External extensiveness over the whole world and internal conformity to the world -- worldliness in extent and contents -- is symbolized by the name of the world city, "Babylon."
As the sun shines on all the earth, thus the woman clothed with the sun (Israel) is to let her light penetrate to the uttermost parts of the earth. But she, in externally Christianizing the world, permits herself to be seduced by the world; thus her universality or catholicity is not that of the Jerusalem which we look for ("the MOTHER of us all," Re 21:2; Isa 2:2-4; Ga 4:26), but that of Babylon, the world-wide but harlot city!
 
(As Babylon was destroyed, and the Jews restored to Jerusalem by Cyrus, so our Cyrus--a Persian name meaning the sun -- the Sun of righteousness, shall bring Israel, literal and spiritual, to the holy Jerusalem at His coming. Babylon and Jerusalem are the two opposite poles of the spiritual world).

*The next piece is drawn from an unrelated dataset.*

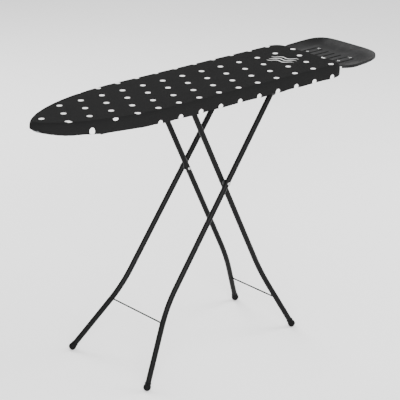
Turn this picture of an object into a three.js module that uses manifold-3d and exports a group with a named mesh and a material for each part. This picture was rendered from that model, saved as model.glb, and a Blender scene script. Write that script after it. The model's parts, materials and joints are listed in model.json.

Still, the Romish Church is not only accidentally and as a matter of fact, but in virtue of its very PRINCIPLE, a harlot, the metropolis of whoredom, "the mother of harlots"; whereas the evangelical Protestant Church is, according to her principle and fundamental creed, a chaste woman; the Reformation was a protest of the woman against the harlot.
 
The spirit of the heathen world kingdom Rome had, before the Reformation, changed the Church in the West into a Church-State, Rome; and in the East, into a State-Church, fettered by the world power, having its center in Byzantium; the Roman and Greek churches have thus fallen from the invisible spiritual essence of the Gospel into the elements of the world [AUBERLEN].
 
Compare with the "woman" called "Babylon" here, the woman named "wickedness," or "lawlessness," "iniquity" (Zec 5:7-8,11), carried to Babylon: compare "the mystery of iniquity" and "the man of sin," "that wicked one," literally, "the lawless one" (2Th 2:7-8; also Mt 24:12).